Raras vezes assisto a um jogo como mero espectador - o sentido treinador sobrepõe-se e não deixo de olhar para o jogo numa perspectiva analítica a tentar perceber como cada equipa tenta adaptar-se e ultrapassar as dificuldades colocadas pelo adversário. E, claro!, tenho sempre comigo um caderno onde vou deixando notas ou esquemas ao correr do jogo. Hoje, as notas que escrevi, podem ser complementadas assim:
- o rugby é simples: quem ganha as formações ordenadas, ganha os reagrupamentos, ganha os impactos, ganha o jogo. Coisa de causa e efeito. E do papel do 2º homem...;
- o território é mais importante que a posse da bola. Quem a tem chama-a sua mas de nada serve se não houver avanço no terreno - Avançar sempre! é o primeiro princípio fundamental do jogo.
- a bola recebe-se lançado ou então serve-se um companheiro lançado. Anda-se para a frente, não para o lado;
- a Linha de Vantagem não se vê, conquista-se!

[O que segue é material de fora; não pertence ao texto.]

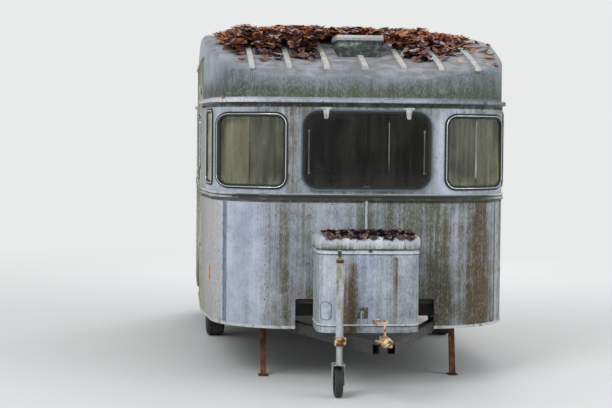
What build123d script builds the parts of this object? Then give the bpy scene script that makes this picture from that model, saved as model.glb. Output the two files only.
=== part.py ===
from build123d import *
import os
from math import cos, radians, sin, sqrt

os.makedirs("parts", exist_ok=True)

# A small touring caravan of the 1970s. Millimetres. Modelled with the middle of the
# front wall at Y = 0, Y running to the rear, X to the right as seen from the drawbar,
# Z = 0 on the ground. save() moves all of it so that the overall length is centred on Y = 0.

# Shell in plan: a nearly flat front, round corners, flanks that widen to a joint
body_length = 4620
half_width = 1100
wall = 28
bow_radius = 12000
corner_radius = 580
taper_angle = 5.6
joint_y = 1115

# Shell in height
skirt_z = 370
floor_z = 585
floor_thick = 45
gutter_z = 1896
fascia_z = 2080
roof_break = (95, 2138)
side_top_z = roof_break[1] + 112
crown_rise = 345
roof_inset = 8
roof_thick = 24
roof_edge_round = roof_break[0] - 40
flange_out = 22
flange_low = 10
flange_high = 36

# Belt, trims and windows
belt_z = 1268
belt_high = 46
belt_out = 12
groove_high = 12
groove_deep = 5
lip_high = 20
lip_out = 5
strip_out = 5
bead_x = half_width - 142
bead_wide = 28
bead_top_z = 1226
centre_strip_wide = 24
joint_strip_wide = 26
roof_rail_high = 22
roof_rail_out = 9
rubber_cover = 13
rubber_out = 6
rubber_in = 12
glass_thick = 4
glass_inset = 3

# Centre window: a pane hung on top of its opening
pane_width = 900
pane_low_z = 1312
pane_high_z = 1862
pane_round = 118
pane_lap = 24
pane_stand = 22
pane_sheet = 4
pane_edge = 9
hinge_thick = 8

# Roof hatch
hatch_y = 440
hatch_wide = 316
hatch_long = 380
hatch_wall = 12
hatch_top_z = 2358
hatch_round = 16
hatch_lid_lap = 10
hatch_lid_high = 36
hatch_lid_skirt = 10
hatch_lid_thick = 5
rib_wide = 40
rib_high = 14
rib_places = (-780, -525, -265, 0, 265, 525, 780)

# Lid hinges: places across, barrel and pin radius, half widths of the hinge and its middle barrel
hatch_hinge_places = (-110, 110)
locker_hinge_places = (-200, 200)
barrel_radius = 6
lid_pin_radius = 2.5
hinge_half = 26
barrel_middle = 9
barrel_gap = 0.5

# Door in the left-hand side wall
door_front_y = 1200
door_width = 580
door_low_z = 604
door_high_z = 2168
door_gap = 6
door_thick = 28
door_pane_wide = 360
door_pane_high = 400
door_pane_z = 1620
door_pane_round = 60

# Chassis, axle and wheels
rail_x = half_width - 540
rail_wide = 50
rail_low_z = 405
rail_front_y = 160
rail_wall = 4
arm_low_z = 335
arm_wide = 50
arm_notch_x = 411
arm_nose_x = 48
arm_nose_y = -930
axle_y = 2450
axle_size = 80
axle_ahead = 150
track_half = half_width - 142
tyre_radius = 290
tyre_wide = 156
rim_radius = 165
spindle_radius = 15
run_fit = 0.05
arch_radius = 345

# Drawbar furniture
coupling_z = 425
ball_radius = 25
socket_wall = 9
head_ahead = 150
locker_x = -31
locker_wide = 672
locker_front_y = -465
locker_deep = 350
locker_low_z = rail_low_z
locker_high_z = 957
locker_round = 100
locker_wall = 5
lid_high = 78
lid_lap = 9
jockey_x = -240
jockey_y = -600
jockey_tube_radius = 24
jockey_inner_radius = 20
jockey_top_z = 900
jockey_wheel_radius = 100
jockey_wheel_wide = 58
jockey_trail = 55

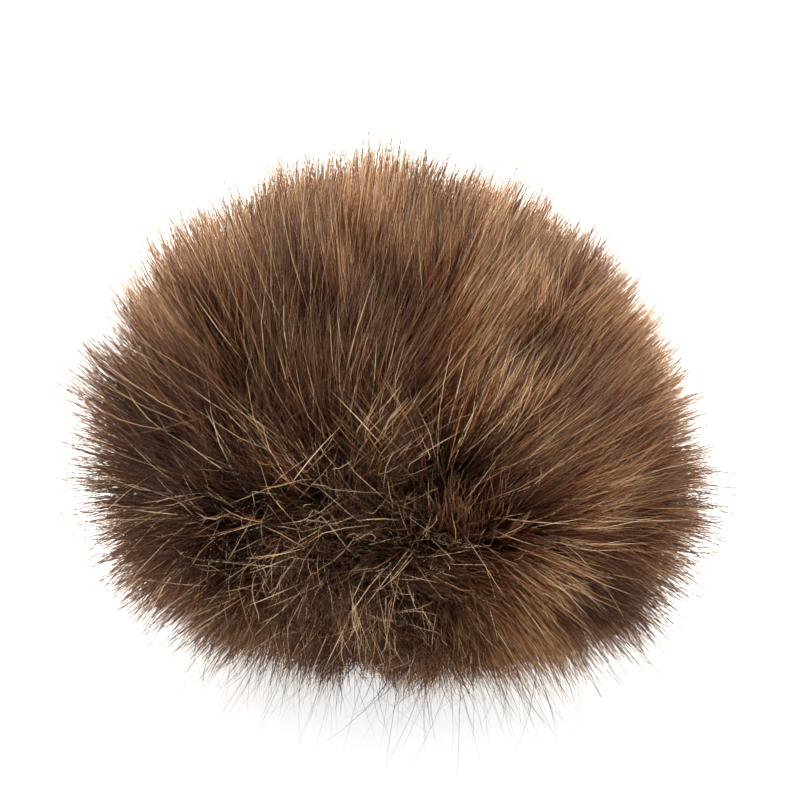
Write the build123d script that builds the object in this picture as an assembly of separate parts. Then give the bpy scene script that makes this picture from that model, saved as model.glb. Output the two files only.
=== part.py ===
"""Furry windscreen for a miniature microphone: a sewn faux-fur cover over a foam ball, in millimetres, +Z up.

The origin is the centre of the resting face, on the axis of the microphone bore. Two bodies share that axis:
the core (foam ball, mesh sleeve, rubber collar) and the cover (two fur panels, their seam and the elastic hem),
which turns on the collar's neck.
"""
from build123d import *
from math import degrees, sqrt
import os

# Fur and backing
FUR_RADIUS = 25.0        # combed fur at its widest
FUR_HEIGHT = 44.0        # resting face to the top of the fur
REST_RADIUS = 11.0       # flat ring of pressed fur that the ball stands on
SEAM_HEIGHT = 19.0       # resting face to the seam between the two fur panels
PILE_DEPTH = 9.0         # combed pile, backing to surface
PRESSED_PILE = 5.4       # pile between the ball's lowest point and the resting face
BACKING = 0.9            # knitted backing's thickness

# Seam between the panels
SEAM_ALLOWANCE = 2.6     # width of the turned-in edges
THREAD_RADIUS = 0.15
STITCH_BITE = 0.1        # how far a tight thread pulls into the cloth
NEEDLE_INSET = 1.5       # needle line, from the allowance's free edge
OVERLOCK_LOOPS = 48

# Hem round the mouth
HEM_TUBE_RADIUS = 1.25   # binding rolled round the elastic
BINDING = 0.45           # binding tape's thickness
LIP_WIDTH = 2.5          # tape's reach over the backing, past the rolled tube
ELASTIC_RADIUS = 0.6
FERRULE_LENGTH = 4.0
ELASTIC_END_GAP = 0.6    # between the two ends, inside the ferrule
HEM_STITCHES = 24
STITCH_LENGTH = 1.4

# Collar and sleeve
MIC_RADIUS = 4.0         # bore that grips the microphone
COLLAR_WALL = 1.1
FLANGE_THICKNESS = 1.2
OUTER_FLANGE_REACH = 2.1  # past the neck, below the hem
INNER_FLANGE_REACH = 2.5  # past the neck, inside the foam
BORE_CHAMFER = 0.4
SLEEVE_EASE = 0.2        # inside of the mesh sleeve, past the bore's radius
SLEEVE_WALL = 0.3
SLEEVE_LENGTH = 13.8     # collar to the sleeve's closed end

# Clearances
TURN_GAP = 0.3           # cover to core, where they pass each other
NECK_GAP = 0.1           # hem to neck, the fit that the cover turns on
HEM_END_GAP = 0.15       # hem to each flange
CHANNEL_GAP = 0.5        # fur to the collar's outer flange

# Worked out from the above
skin_radius = FUR_RADIUS - PILE_DEPTH
skin_up = FUR_HEIGHT - PILE_DEPTH - SEAM_HEIGHT
skin_down = SEAM_HEIGHT - PRESSED_PILE
neck_radius = MIC_RADIUS + COLLAR_WALL
hem_radius = neck_radius + NECK_GAP + HEM_TUBE_RADIUS
backing_edge = hem_radius + HEM_TUBE_RADIUS
lip_edge = backing_edge + LIP_WIDTH
allowance_edge = skin_radius - BACKING - SEAM_ALLOWANCE
channel_radius = neck_radius + OUTER_FLANGE_REACH + CHANNEL_GAP
thread = 2 * THREAD_RADIUS


def below(offset, radius):
    """Height of the skin's lower surface at a radius, with the skin grown by offset."""
    across = radius / (skin_radius + offset)
    return SEAM_HEIGHT - (skin_down + offset) * sqrt(1 - across**2)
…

- a bola só serve, como lembra Graham Henry treinador neozelandês campeão do mundo, para uma coisa: marcar ensaios. Se temos a bola e a deitámos fora - aliviando com pontapés - dámos toda a vantagem ao adversário e perdemos a oportunidade de marcar pontos. E cada uma das equipas finalistas sempre que tinha a bola só tinha um objectivo: encontrar forma de quebrar a linha defensiva para chegar à área de ensaio, o castelo de fadas a conquistar...;
- a eficácia do jogo ao pé é decisiva: se não for objectivo - permitindo recuperar a bola ou conquistar terreno - dá-se um presente ao adversário que, sem esforço, conquista uma bola para poder reconquistar o terreno perdido;
- não é a defesa que faz a diferença, é a placagem! E placagem significa portador da bola colocado no chão - donde se retira, para quem tem a bola, que a última coisa que se pretende é ir ao chão. Portador da bola que vai ao chão permite a recomposição da defesa, levando a sua equipa a perder a iniciativa e a vantagem numérica;
- a lei dos 60/20 é real - os últimos vinte minutos definem quem será o vencedor em jogos equilibrados. É preciso ampliar a atitude e aumentar o ritmo - a forma como os finalistas o fizeram permitiu um final de jogo memorável;
- disciplina nos momentos cruciais é essencial para garantir o resultado. Dar terreno e diminuir o espaço nas costas da equipa, aumentando a pressão sobre si próprio é o resultado de cada falta;
- o rugby é um jogo colectivo - ganha a equipa mais capaz de atingir o patamar de um todo superior à soma das partes: a saída pela esquerda do nº8 dos Chiefs com a "barreira" criada pelo seu formação para abrir o corredor de passagem em simultâneo com uma rotação que retirou tempo de intervenção à terceira-linha defensora, representam o conceito: objectividade, colectivismo e coordenação;
- o apoio, para garantir continuidade, deve ser profundo. E nas costas - mais vale e de novo segundo Graham Henry, chegar atrasado do que adiantado: se atrasado ainda se pode ajudar; se adiantado, está-se fora do jogo, somos um-a-menos;
- os 3 Pês contam - hoje tanto como quando foram criados. Position, Possession, Pace (Saxton, 1960)- colocação, posse e velocidade - são os três conceitos, acrescidos do Backing Up e Team Work  (apoio e jogo de equipa) em que se baseia o desenvolvimento do rugby neozelandês. E a velocidade mostra-se decisiva como elemento diferenciador e não recuperável - o último ensaio dos Chiefs é bem mostra disso: jogador lançado com ângulo de ataque ao ombro de dentro do defensor, passe no tempo justo e imparável ataque ao intervalo;
- o combate no jogo de rugby é permanente - o que lutaram, de acordo com os Princípios Fundamentais do Jogo - qualquer das duas equipas... A luta pelo terreno e pela bola - o permanente combate colectivo entre os jogadores adversários - são uma constante e a bola só é jogada lateralmente quando há conquista de terreno;
- o rugby de ataque é outra coisa! É a essência do jogo, é o que faz encher estádios. De novo Saxton: Rugby is an attacking game.
As duas equipas - Chiefs e Brumbies - jogaram que se fartaram e construiram um excelente espectáculo.